I've been chapter leader for eight years now, and at least six times a year I need to go through our 50 plus page master schedule and identify oversized classes. I'm not particularly drawn to spreadsheets, and it isn't exactly fun for me. But it's my job nonetheless, so I do it.
Most years we have a handful of oversized classes, and we work it out one way or another. Sometimes they rule against me, saying this or that class isn't subject to the Contract. In the fall, some arbitrator decided we should just keep all the oversized classes, but that teachers would get one day off from their C6 assignments, e.g. tutoring. This struck me as so absurd that I wrote an op-ed for the Daily News over it.
I see simplicity as a virtue, and I admire writers who are able to make points simply. Though my job sometimes requires it, I do not much love wading through convoluted nonsense. Therefore when the Contract says there shall be no more than 34 students in a high school class, I interpret it to mean just that. If there are 35, you move one out.
But the Contract cites various exceptions, and if you don't meet them and are oversized anyway, it specifies that there should be a "plan of action." As I mentioned, last Fall, that was relief from one C6 period per week. To me, that seemed more like a plan of inaction. I mean, the problem was oversized classes. How on earth does granting me one additional weekly prep period make the class smaller? How does reducing my tutoring load help me to give more attention to my students?
This semester was a little better. The arbitrator did the right thing, and told our school, among others, to just fix the class sizes. I thought we had finally achieved something. But it's a month in and nothing has happened. Now they tell me there's something called a "compliance call." This phrase is not in the UFT Contract.
Evidently, though, if you follow all the rules, if you get a favorable ruling, there is this extra step. Who knew? So the principal sits around and does nothing. What's the consequence for this? There is none, of course. Where does this stuff even come from?

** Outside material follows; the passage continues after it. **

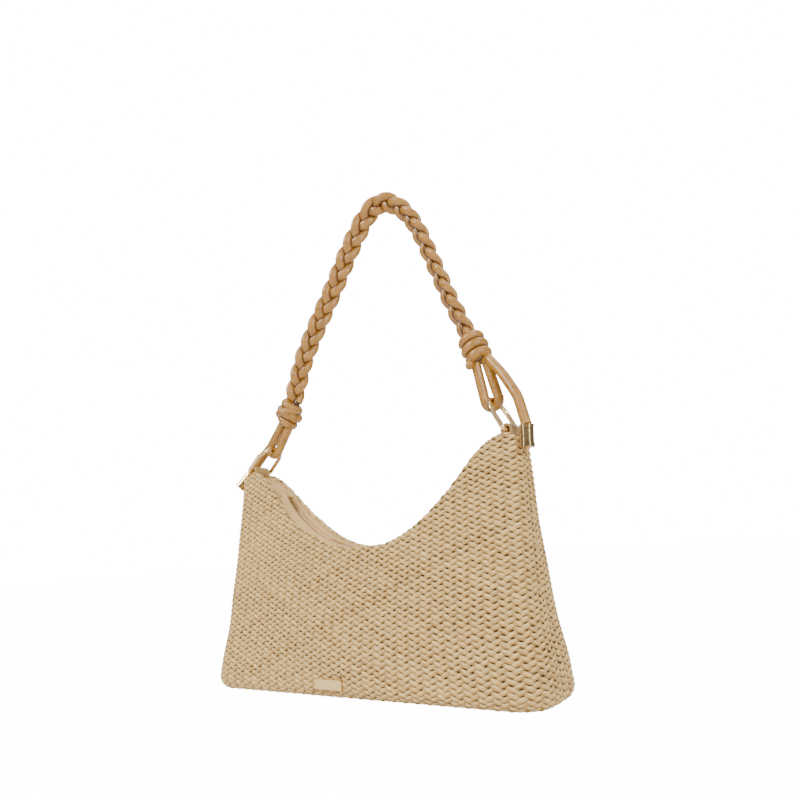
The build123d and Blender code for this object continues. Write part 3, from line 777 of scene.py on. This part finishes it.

In my school, it appears to me that compliance is possible. In other schools, there is no space, there are no rooms, and there are fewer options. What kind of system admits children to school when there is no place to put them? Even now the mayor is planning to expand pre-K and is giving no thought to the number of additional seats that will entail. Even now the Moskowitz machine is taking up even more space as teachers, students, and communities are displaced to make room for test-prep factories that toss out kids who don't get the grade, literally.
So here's my question--how do you bargain in good faith and make agreements with people when rules and rulings mean nothing? How do you make deals with people who have no regard for rules they themselves have already agreed to? If they won't follow them anyway, why bother? What's the point of SBOs and PROSE in a system that can't or won't follow minimum standards in serving children?
What's the point of spending time examining and rewriting rules that only bind one side? How are they helpful? In fact, if they apply to only one side of the table, they're not only useless to us and our students, but also counter-productive.
I never heard of a compliance call. Maybe when that doesn't work, they'll go out and sacrifice a goat to the god of bureaucracy. That would make as much sense as anything I've seen this year.